Ho acquistato una rivista femminile: mi piace sfogliare quelle pagine colorate piene di abiti e scarpe e lasciare i pensieri vagare in un mondo fatuo di tulle e cipria, diete e ville hollywoodiane.
La sfoglio piano, leggo lentamente gli articoli, uno ad uno. Mi soffermo sulle foto degli attori, degli scrittori e immagino le loro vite. Guardo i vestiti e mi chiedo quali mi potrebbero stare bene.
C’è una lunga intervista a Elio Germano in cui presenta il suo ultimo film e parla della sua vita privata.
Emmbè?, direte voi, e a noi che ce ne frega?
Ce ne frega, ce ne frega…
Perché alla domanda: “Si riconosce almeno nella sua determinazione? [del personaggio che interpreta, ndr]”, il Signor Germano risponde quanto segue:
“Nell’ossessione direi, soprattutto quando lavoro. In un certo senso inventarsi un mondo che non c’è, relazioni che non si hanno, pensare che sei a letto con tua moglie o in stanza da solo a sognare, mentre di fronte a te vedi macchinari che si muovono, è roba da autistici e ossessionati.” (tratto da “F” nr. 47 del 28/11/2018)

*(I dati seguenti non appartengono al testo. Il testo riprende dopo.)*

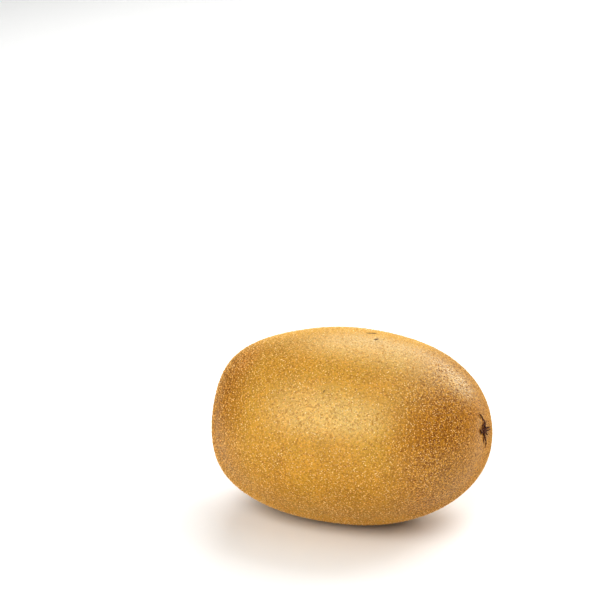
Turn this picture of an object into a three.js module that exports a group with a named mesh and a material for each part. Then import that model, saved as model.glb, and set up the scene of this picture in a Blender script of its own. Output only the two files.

Chiedo a tutti coloro che conoscono l’autismo e lo vivono quotidianamente: secondo voi quante persone autistiche ha incontrato il Signor Germano per giungere alla conclusione che siano in grado di “inventarsi un mondo che non c’è, relazioni che non si hanno”?
Le persone autistiche hanno un grande mondo interiore che a volte viene sottovalutato. Forse, in alcuni casi, possono travisare l’importanza di alcune relazioni, ma questo perché nella maggioranza dei casi hanno pochi amici e si affezionano a chi presta loro attenzione. Sono persone concrete, spontanee, che difficilmente sanno fingere o inventarsi un intero mondo fantastico.
Amo la concretezza, l’istintività e la complessità delle persone autistiche: Ariel è una bambina autistica grave, non verbale, ma è anche la persona più spontanea, pulita ed incorruttibile del mondo. In questi giorni è stata ricoverata per alcuni accertamenti ed è stato difficilissimo relazionarsi con lei, perché non riusciva ad interpretare quello che stava succedendo. Se avesse avuto la capacità di “crearsi un mondo che non c’è” forse avrebbe potuto affrontare diversamente quell’esperienza, vivendo in un universo parallelo per alcuni giorni, anziché cicatrizzarla per sempre nei suoi ricordi.
A questo punto chiedo al Signor Germano e alla Direzione del magazine “F”: non avete pensato che noi mamme autistiche siamo donne che leggono anche questo tipo di rivista e che soffriamo ogni qualvolta i nostri figli vengono tirati in ballo come esempi delle brutture del mondo? Era proprio necessario parlare di autismo dandone per l’ennesima volta una connotazione negativa? Non era possibile modificare o tagliare quella parte?
E comunque: se proprio dovete parlare o scrivere di autismo, prima documentatevi!